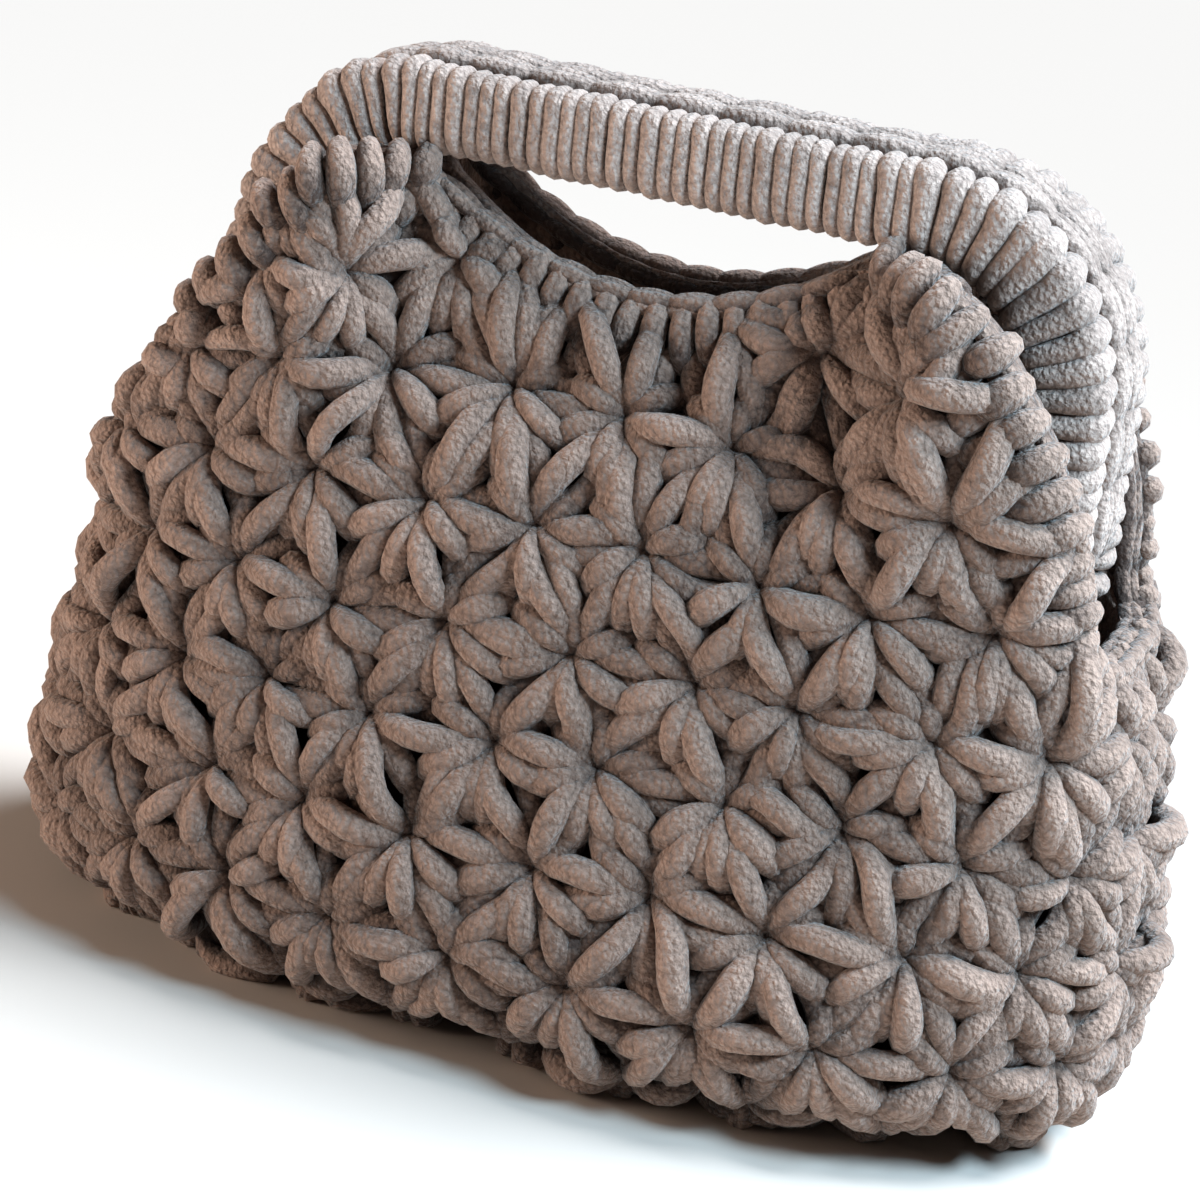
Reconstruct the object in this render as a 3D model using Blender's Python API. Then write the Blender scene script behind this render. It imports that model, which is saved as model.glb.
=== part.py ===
"""Crocheted handbag with two wound D-shaped handles. Metres, +Z up, front towards -Y."""

import math

import bpy
import numpy as np

# Driving sizes
BODY_WIDTH = 0.318
BODY_DEPTH = 0.156
HANDLE_TOP = 0.252
SIDE_RIM = 0.145
SIDE_DIP = 0.010
FOOT_SINK = 0.005
PANEL_COVER = 0.004
SHOULDER_TURN = math.radians(45)
KNIT = 0.012
FLOOR = 0.011
STAR_PITCH = 0.032
STAR_RISE = 0.0275
FIRST_STAR_ROW = 0.032
RELIEF = 0.0028
HANDLE_INSET = 0.032
CORNER_RADIUS = 0.058
LEG_FLARE = math.radians(2.0)
BAR_HEIGHT = 0.025
BAR_DEPTH = 0.016
BAR_SQUARENESS = 4.4
WRAP_PITCH = 0.0045
CHAIN_DIAMETER = 0.008
CHAIN_PITCH = 0.018
CHAIN_SPACING = 0.0132
SLOT_END = 0.064
SLOT_DEPTH = 0.0215
SLOT_RIM_DIAMETER = 0.007
GAP = 0.0005
SHOULDER_LEAN = 0.011

# Cross-sections of the body: height as a share of HANDLE_TOP, half-width as a share of
# BODY_WIDTH / 2, half-depth as a share of BODY_DEPTH / 2, exponent of the rounded oblong
SECTIONS = (
    {"height": 0.00, "width": 0.885, "depth": 0.82, "squareness": 2.6},
    {"height": 0.05, "width": 0.960, "depth": 0.93, "squareness": 2.7},
    {"height": 0.12, "width": 1.000, "depth": 1.00, "squareness": 2.8},
    {"height": 0.24, "width": 0.995, "depth": 0.90, "squareness": 3.0},
    {"height": 0.36, "width": 0.965, "depth": 0.80, "squareness": 3.4},
    {"height": 0.48, "width": 0.932, "depth": 0.72, "squareness": 4.2},
    {"height": 0.60, "width": 0.914, "depth": 0.628, "squareness": 5.0},
    {"height": 0.70, "width": 0.912, "depth": 0.47, "squareness": 5.2},
    {"height": 0.82, "width": 0.912, "depth": 0.335, "squareness": 5.2},
    {"height": 1.00, "width": 0.912, "depth": 0.32, "squareness": 5.2},
)

# Soft dents of the worked shell: place along the girth (0 front middle, 0.25 right side,
# 0.5 back middle, 0.75 left side), height as a share of HANDLE_TOP, spread, depth
DENTS = (
    {"girth": 0.80, "height": 0.42, "along": 0.030, "up": 0.014, "depth": 0.0050},
    {"girth": 0.70, "height": 0.33, "along": 0.022, "up": 0.018, "depth": 0.0030},
    {"girth": 0.25, "height": 0.50, "along": 0.030, "up": 0.022, "depth": 0.0040},
    {"girth": 0.08, "height": 0.40, "along": 0.045, "up": 0.012, "depth": 0.0025},
    {"girth": 0.55, "height": 0.42, "along": 0.050, "up": 0.014, "depth": 0.0030},
)

# Columns of the quarter shell: to the slot's end, to the leg, across the leg, on the side
COLUMNS = (8, 5, 5, 4)
STRAIGHT_ROWS = 10
RISING_ROWS = 11
INNER_STRAIGHT_ROWS = 4
INNER_RISING_ROWS = 5
STRAIGHT_HEIGHT = 0.40 * HANDLE_TOP

# The handle stands HANDLE_INSET in from the widest of the body, the panel passes its leg by
# PANEL_COVER, and the slot ends SLOT_END in from its outer side
HANDLE_WIDTH = BODY_WIDTH - 2 * HANDLE_INSET
PANEL_EDGE = HANDLE_WIDTH / 2 + PANEL_COVER
SLOT_WIDTH = HANDLE_WIDTH - 2 * SLOT_END
BAR_LOW = HANDLE_TOP - BAR_HEIGHT
CORNER_X = HANDLE_WIDTH / 2 - CORNER_RADIUS
CORNER_Z = HANDLE_TOP - CORNER_RADIUS
INNER_RADIUS = CORNER_RADIUS - BAR_HEIGHT
SHOULDER = CORNER_X + INNER_RADIUS * math.sin(SHOULDER_TURN)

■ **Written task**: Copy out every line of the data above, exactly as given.

■ **Written response**:
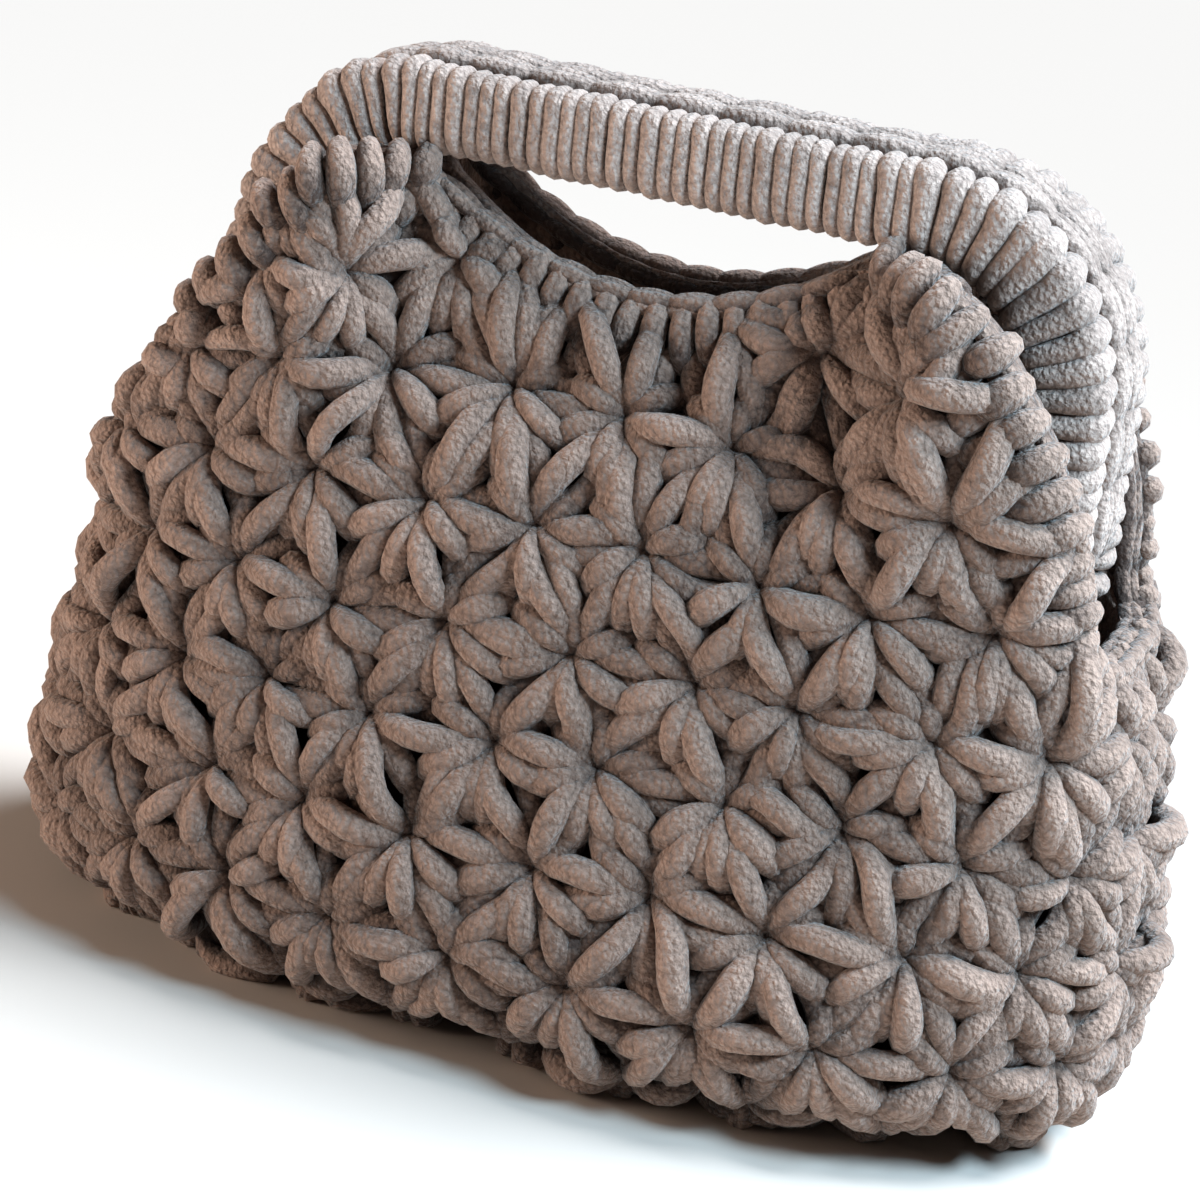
Reconstruct the object in this render as a 3D model using Blender's Python API. Then write the Blender scene script behind this render. It imports that model, which is saved as model.glb.
=== part.py ===
"""Crocheted handbag with two wound D-shaped handles. Metres, +Z up, front towards -Y."""

import math

import bpy
import numpy as np

# Driving sizes
BODY_WIDTH = 0.318
BODY_DEPTH = 0.156
HANDLE_TOP = 0.252
SIDE_RIM = 0.145
SIDE_DIP = 0.010
FOOT_SINK = 0.005
PANEL_COVER = 0.004
SHOULDER_TURN = math.radians(45)
KNIT = 0.012
FLOOR = 0.011
STAR_PITCH = 0.032
STAR_RISE = 0.0275
FIRST_STAR_ROW = 0.032
RELIEF = 0.0028
HANDLE_INSET = 0.032
CORNER_RADIUS = 0.058
LEG_FLARE = math.radians(2.0)
BAR_HEIGHT = 0.025
BAR_DEPTH = 0.016
BAR_SQUARENESS = 4.4
WRAP_PITCH = 0.0045
CHAIN_DIAMETER = 0.008
CHAIN_PITCH = 0.018
CHAIN_SPACING = 0.0132
SLOT_END = 0.064
SLOT_DEPTH = 0.0215
SLOT_RIM_DIAMETER = 0.007
GAP = 0.0005
SHOULDER_LEAN = 0.011

# Cross-sections of the body: height as a share of HANDLE_TOP, half-width as a share of
# BODY_WIDTH / 2, half-depth as a share of BODY_DEPTH / 2, exponent of the rounded oblong
SECTIONS = (
    {"height": 0.00, "width": 0.885, "depth": 0.82, "squareness": 2.6},
    {"height": 0.05, "width": 0.960, "depth": 0.93, "squareness": 2.7},
    {"height": 0.12, "width": 1.000, "depth": 1.00, "squareness": 2.8},
    {"height": 0.24, "width": 0.995, "depth": 0.90, "squareness": 3.0},
    {"height": 0.36, "width": 0.965, "depth": 0.80, "squareness": 3.4},
    {"height": 0.48, "width": 0.932, "depth": 0.72, "squareness": 4.2},
    {"height": 0.60, "width": 0.914, "depth": 0.628, "squareness": 5.0},
    {"height": 0.70, "width": 0.912, "depth": 0.47, "squareness": 5.2},
    {"height": 0.82, "width": 0.912, "depth": 0.335, "squareness": 5.2},
    {"height": 1.00, "width": 0.912, "depth": 0.32, "squareness": 5.2},
)

# Soft dents of the worked shell: place along the girth (0 front middle, 0.25 right side,
# 0.5 back middle, 0.75 left side), height as a share of HANDLE_TOP, spread, depth
DENTS = (
    {"girth": 0.80, "height": 0.42, "along": 0.030, "up": 0.014, "depth": 0.0050},
    {"girth": 0.70, "height": 0.33, "along": 0.022, "up": 0.018, "depth": 0.0030},
    {"girth": 0.25, "height": 0.50, "along": 0.030, "up": 0.022, "depth": 0.0040},
    {"girth": 0.08, "height": 0.40, "along": 0.045, "up": 0.012, "depth": 0.0025},
    {"girth": 0.55, "height": 0.42, "along": 0.050, "up": 0.014, "depth": 0.0030},
)

# Columns of the quarter shell: to the slot's end, to the leg, across the leg, on the side
COLUMNS = (8, 5, 5, 4)
STRAIGHT_ROWS = 10
RISING_ROWS = 11
INNER_STRAIGHT_ROWS = 4
INNER_RISING_ROWS = 5
STRAIGHT_HEIGHT = 0.40 * HANDLE_TOP

# The handle stands HANDLE_INSET in from the widest of the body, the panel passes its leg by
# PANEL_COVER, and the slot ends SLOT_END in from its outer side
HANDLE_WIDTH = BODY_WIDTH - 2 * HANDLE_INSET
PANEL_EDGE = HANDLE_WIDTH / 2 + PANEL_COVER
SLOT_WIDTH = HANDLE_WIDTH - 2 * SLOT_END
BAR_LOW = HANDLE_TOP - BAR_HEIGHT
CORNER_X = HANDLE_WIDTH / 2 - CORNER_RADIUS
CORNER_Z = HANDLE_TOP - CORNER_RADIUS
INNER_RADIUS = CORNER_RADIUS - BAR_HEIGHT
SHOULDER = CORNER_X + INNER_RADIUS * math.sin(SHOULDER_TURN)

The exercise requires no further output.